Friday, February 5, 2016

New molecule, BHLHe40, links adjuvant activity of pertussis toxin to T cell pathogenicity in brain inflammation

Multiple sclerosis (MS) is a human neuro-inflammatory disease of autoimmune nature. Mouse model of MS is called experimental autoimmune encephalomyelitis (EAE) and it's induction in mice depends on dirty little secret: to induce EAE, mice are injected not just with peptide derived from myelin oligodendrocyte glycoprotein (MOG35-55) emulsified in CFA (to activate T cells) but mice are also injected with the co-adjuvant pertussis toxin (PTX), an ADP-ribosylating exotoxin derived from Bordetella pertussis (PTX is a whooping cough toxin that has been shown to be necessary for MS induction in this mouse model). No one really knows how or what way PTX primes mice for MS/EAE induction or why we even needed it in the first place (by the way, next time you hear that another drug failed in clinical trial for multiple sclerosis you know now it is because mouse model is completely artificial).

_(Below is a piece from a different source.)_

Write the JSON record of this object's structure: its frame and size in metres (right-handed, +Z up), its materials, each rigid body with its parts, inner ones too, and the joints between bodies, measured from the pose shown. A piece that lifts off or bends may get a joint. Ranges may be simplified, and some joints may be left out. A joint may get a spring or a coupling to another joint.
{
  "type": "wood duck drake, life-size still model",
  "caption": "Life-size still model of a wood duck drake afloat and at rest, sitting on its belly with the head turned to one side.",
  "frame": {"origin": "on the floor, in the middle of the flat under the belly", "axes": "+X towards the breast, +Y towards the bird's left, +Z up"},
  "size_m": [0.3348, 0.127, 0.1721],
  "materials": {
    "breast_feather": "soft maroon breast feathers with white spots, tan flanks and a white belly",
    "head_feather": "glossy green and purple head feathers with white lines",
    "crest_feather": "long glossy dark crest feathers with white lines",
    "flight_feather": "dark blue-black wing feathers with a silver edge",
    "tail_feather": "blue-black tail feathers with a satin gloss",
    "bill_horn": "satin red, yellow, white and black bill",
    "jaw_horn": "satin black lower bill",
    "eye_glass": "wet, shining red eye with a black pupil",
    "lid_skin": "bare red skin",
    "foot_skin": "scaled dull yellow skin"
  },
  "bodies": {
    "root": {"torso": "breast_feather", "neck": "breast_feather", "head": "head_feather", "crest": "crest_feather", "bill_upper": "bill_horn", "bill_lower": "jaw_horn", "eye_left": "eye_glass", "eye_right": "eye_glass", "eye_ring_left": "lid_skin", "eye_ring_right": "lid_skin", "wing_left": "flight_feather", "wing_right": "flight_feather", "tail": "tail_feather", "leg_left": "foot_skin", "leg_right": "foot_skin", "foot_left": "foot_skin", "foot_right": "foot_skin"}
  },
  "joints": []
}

In this regard, new paper in Journal of Experinental Medicine is of interest. The authors report that transcription factor basic helix–loop–helix family member e40 (BHLHe40) was required for adjuvant activity of PTX for EAE development.

Using BHLHe40GFP mice the authors first showed that CD4 T cells expressing GFP (surrogate marker for BHLHe40) were enriched for effector T cells expressing cytokines implicated in EAE pathology (IFN-γ, IL-17, GM-CSF).

Next, the authors showed that ADP-ribosylating activity of PTX was necessary to augment GFP/BHLHe40 expression in T cells and to induce EAE.


Adoptive transfer of BHLHe40-deficient 2D2 T cells (that are specific for MOG peptide) confirmed that BHLHe40 expression was required for T cell pathogenicity in EAE.


In summary, this study showed that during EAE induction PTX sensitizes both innate cells (for IL-1 production) and adaptive immune T cells (for GM-CSF and IFN-γ production) via action of BHLHe40.